À la mort d’un camarade par intermittence

« J’ai éprouvé la sensation assez curieuse qu’avec TGM nous appartenions à une même famille ». L’intellectuel franco-roumain Nicolas Trifon partage ses souvenirs du philosophe hongrois Gáspar Miklós Tamás, récemment décédé.

J’ai rencontré Gáspar Miklós Tamás (TGM) pour la première fois en 1984 à Budapest. J’avais fait paraître à Iztok, revue libertaire sur les pays de l’Est la traduction en français de la préface du livre L’œil et la main dans lequel il annonçait son attachement au socialisme libertaire, par une filiation anarchiste et syndicaliste[1]https://archive.wikiwix.com/cache/index2.php?url=http%3A%2F%2Fwww.la-presse-anarchiste.net%2Fspip.php%3Farticle1577#federation=archive.wikiwix.comătab=url. Le livre venait d’être publié en samizdat ou plutôt par des éditions indépendantes, vu le climat permissif qui régnait en ce temps dans la Hongrie de Kádár, en un sens, et toute proportion gardée, plus permissif qu’aujourd’hui sous Orbán.

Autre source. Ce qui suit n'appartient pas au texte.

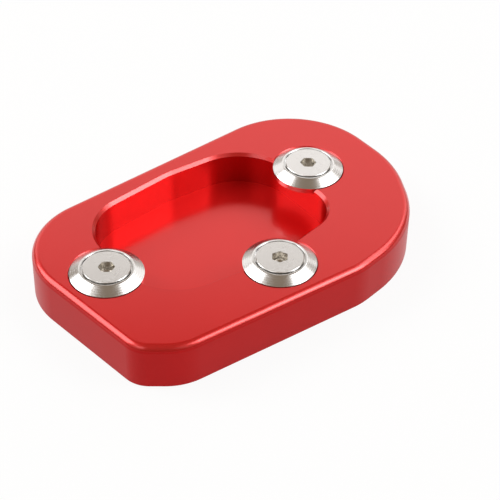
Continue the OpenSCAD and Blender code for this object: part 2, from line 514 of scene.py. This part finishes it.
@dataclass(frozen=True)
class Thread:
    """A metric coarse thread's basic profile, M5 (mm)."""
    diameter: float = 5.0
    pitch: float = 0.8
    # How many rings of points a pitch has
    rings: int = 8

    def radius(self, point: Vector, deep: float) -> float:
        """Find the thread's radius at a point beside its axis.

        Args:
            point: the point in mm, from the axis.
            deep: how far the groove goes below the crest.

        Returns:
            The radius in mm.
        """
        turn = math.atan2(point.y, point.x) / math.tau
        phase = abs((point.z / self.pitch - turn) % 1.0 - 0.5)
        # The crest is an eighth of the pitch wide, and the flanks stand at 60 degrees
        flank = max(0.0, phase - 1 / 16) * self.pitch * math.sqrt(3)
        return self.diameter / 2 - min(deep, flank)

    def heights(self, low: float, high: float) -> list[float]:
        """List heights from low to high, a fraction of the pitch apart."""
        count = round((high - low) / self.pitch * self.rings)
        return [low + (high - low) * i / count for i in range(count + 1)]


@dataclass(frozen=True)
class ScrewPlace:
    """Where a screw stands and how its socket is turned (mm and degrees)."""
    name: str
    x: float
    y: float
    turn: float

    def move(self, bm: bmesh.types.BMesh) -> None:
        """Turn and move a mesh from the axis to this place."""
        bmesh.ops.rotate(bm, verts=bm.verts, cent=(0, 0, 0),
                         matrix=Matrix.Rotation(math.radians(self.turn), 3, "Z"))
        bmesh.ops.translate(bm, verts=bm.verts, vec=(self.x, self.y, 0.0))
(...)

Mort de l’intellectuel hongrois de gauche Gáspár Miklós Tamás

Me rendant dans son appartement, je suis tombé sur sa mère, une dame très âgée qui s’affairait dans la cuisine et dont j’ai appris qu’elle avait été jadis formée politiquement par mon grand-père Eugen Rozvan (Rozvány Jenő), cofondateur du Parti communiste roumain, député de Bihor et exécuté à Moscou en 1938. Elle m’est apparue comme une espèce de stalinienne tombée en disgrâce à cause du tournant nationaliste de Ceaușescu et de la décision de déménager en 1978 en Hongrie où, peu après son installation, son fils est entré en dissidence. Aussi, dès le début et jusqu’à l’été 2018 quand nous nous sommes revus pour la dernière fois, j’ai éprouvé la sensation assez curieuse qu’avec TGM nous appartenions à une même famille, élargie bien entendu, pas de „sang”, avec les tensions et conflits inévitables dans une structure sociale comme la famille à laquelle on ne choisit pas d’appartenir.

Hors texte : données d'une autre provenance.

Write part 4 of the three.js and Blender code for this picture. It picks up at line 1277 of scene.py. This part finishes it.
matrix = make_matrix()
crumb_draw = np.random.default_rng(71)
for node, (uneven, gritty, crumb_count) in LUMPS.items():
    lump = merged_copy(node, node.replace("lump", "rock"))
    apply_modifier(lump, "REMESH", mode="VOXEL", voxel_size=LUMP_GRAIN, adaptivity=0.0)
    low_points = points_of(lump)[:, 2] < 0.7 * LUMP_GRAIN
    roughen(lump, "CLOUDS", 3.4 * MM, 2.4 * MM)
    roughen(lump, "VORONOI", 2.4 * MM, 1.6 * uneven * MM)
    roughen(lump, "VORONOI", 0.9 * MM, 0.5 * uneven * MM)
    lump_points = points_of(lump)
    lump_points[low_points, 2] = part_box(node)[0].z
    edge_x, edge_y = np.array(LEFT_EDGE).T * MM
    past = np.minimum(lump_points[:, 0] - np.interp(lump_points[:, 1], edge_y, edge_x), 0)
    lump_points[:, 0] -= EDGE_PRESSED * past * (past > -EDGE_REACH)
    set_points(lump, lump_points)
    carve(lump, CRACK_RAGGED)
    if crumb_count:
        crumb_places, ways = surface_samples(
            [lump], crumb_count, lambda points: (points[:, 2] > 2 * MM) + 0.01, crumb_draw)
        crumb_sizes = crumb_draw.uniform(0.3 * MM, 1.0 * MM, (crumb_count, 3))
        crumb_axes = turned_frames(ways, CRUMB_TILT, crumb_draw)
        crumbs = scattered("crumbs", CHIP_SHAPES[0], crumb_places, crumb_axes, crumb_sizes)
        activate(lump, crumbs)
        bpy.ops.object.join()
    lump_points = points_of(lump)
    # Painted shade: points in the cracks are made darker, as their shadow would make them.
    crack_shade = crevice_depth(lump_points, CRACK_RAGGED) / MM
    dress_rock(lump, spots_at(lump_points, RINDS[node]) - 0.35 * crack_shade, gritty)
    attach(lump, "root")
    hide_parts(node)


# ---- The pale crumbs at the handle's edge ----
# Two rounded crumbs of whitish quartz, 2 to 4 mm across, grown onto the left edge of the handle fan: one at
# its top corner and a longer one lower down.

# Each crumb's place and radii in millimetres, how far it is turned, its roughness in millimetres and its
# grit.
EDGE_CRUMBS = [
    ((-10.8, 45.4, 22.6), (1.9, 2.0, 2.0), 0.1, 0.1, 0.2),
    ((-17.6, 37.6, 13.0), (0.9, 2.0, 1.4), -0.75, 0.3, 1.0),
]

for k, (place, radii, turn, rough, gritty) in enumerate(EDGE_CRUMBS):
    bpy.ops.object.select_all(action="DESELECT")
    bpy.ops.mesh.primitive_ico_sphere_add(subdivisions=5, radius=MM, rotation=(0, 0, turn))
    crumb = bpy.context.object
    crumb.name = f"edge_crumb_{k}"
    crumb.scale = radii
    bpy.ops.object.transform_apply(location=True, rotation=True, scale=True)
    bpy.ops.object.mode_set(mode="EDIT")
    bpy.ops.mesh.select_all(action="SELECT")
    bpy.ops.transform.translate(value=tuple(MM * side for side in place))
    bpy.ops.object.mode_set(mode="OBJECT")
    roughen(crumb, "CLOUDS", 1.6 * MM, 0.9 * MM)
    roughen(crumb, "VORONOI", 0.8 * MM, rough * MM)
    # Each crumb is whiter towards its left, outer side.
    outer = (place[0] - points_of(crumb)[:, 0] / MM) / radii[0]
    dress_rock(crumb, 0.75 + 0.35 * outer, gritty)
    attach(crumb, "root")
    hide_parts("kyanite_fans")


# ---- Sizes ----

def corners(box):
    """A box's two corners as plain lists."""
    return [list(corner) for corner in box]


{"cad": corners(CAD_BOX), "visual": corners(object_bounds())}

L’engagement libertaire de TGM constituait un cas à part. D’où notre décision en France de traduire son livre.

A Budapest, la dissidence était en ce temps plutôt marxiste, placée sous le patronage d’intellectuels communistes réputés qui avaient pris leurs distances avec le régime. L’engagement libertaire de TGM constituait un cas à part. D’où notre décision en France de traduire son livre et c’est ce que nous avons fait avec le concours de Marianne Enckell de Lausanne l’année suivante. Les informations sur TGMnous ont été transmises par le sociologue István Kemény. Arrivé depuis peu en France, ami du social-démocrate François Fejtö, il avait été militant anarchiste en Hongrie jusqu’en 1947 quand on pouvait encore se manifester publiquement comme tel et impliqué dans l’insurrection de 1956. Nous étions à Iztok avec lui depuis un moment.

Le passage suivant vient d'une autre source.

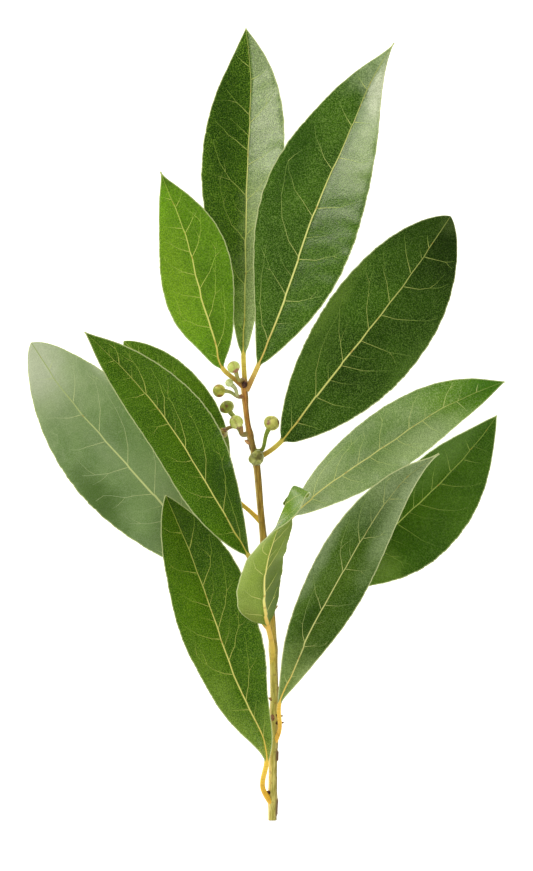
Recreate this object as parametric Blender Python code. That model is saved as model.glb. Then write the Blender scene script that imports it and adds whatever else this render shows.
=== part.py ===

Les réactions au livre lors de sa parution en 1985 furent mitigées, certains passages étant à tel point absconses qu’ils devenaient incompréhensibles pour le lecteur ordinaire. Pour ma part, j’étais tellement pris par les activités militantes et passionné par la dynamique à l’Est entraînée par l’interdiction du syndicat Solidarność en Pologne que les préoccupations d’ordre philosophique n’étaient pas ma tasse de thé.

Au retour d’un séjour en Grande-Bretagne et aux États-Unis où GMT avait bénéficié d’une bourse, je l’ai hébergé chez moi un temps et pu constater au cours de nos discussions, toujours très plaisantes, que son anti-étatisme était plutôt d’inspiration libertarienne, anarchiste de droite, ce qui ne m’a étonné qu’à moitié. Trop impliqué dans l’actualité brûlante de l’époque je n’étais pas disposé à épiloguer sur l’évolution inattendue d’un intellectuel brillant et assez snob à mes yeux à l’époque comme TGM. En 1990, il sera d’ailleurs élu député du SZDSZ (Alliance des démocrates libres) et officiera sous cette étiquette pendant plusieurs années au Parlement. Nous nous sommes perdus de vue pendant tout ce temps.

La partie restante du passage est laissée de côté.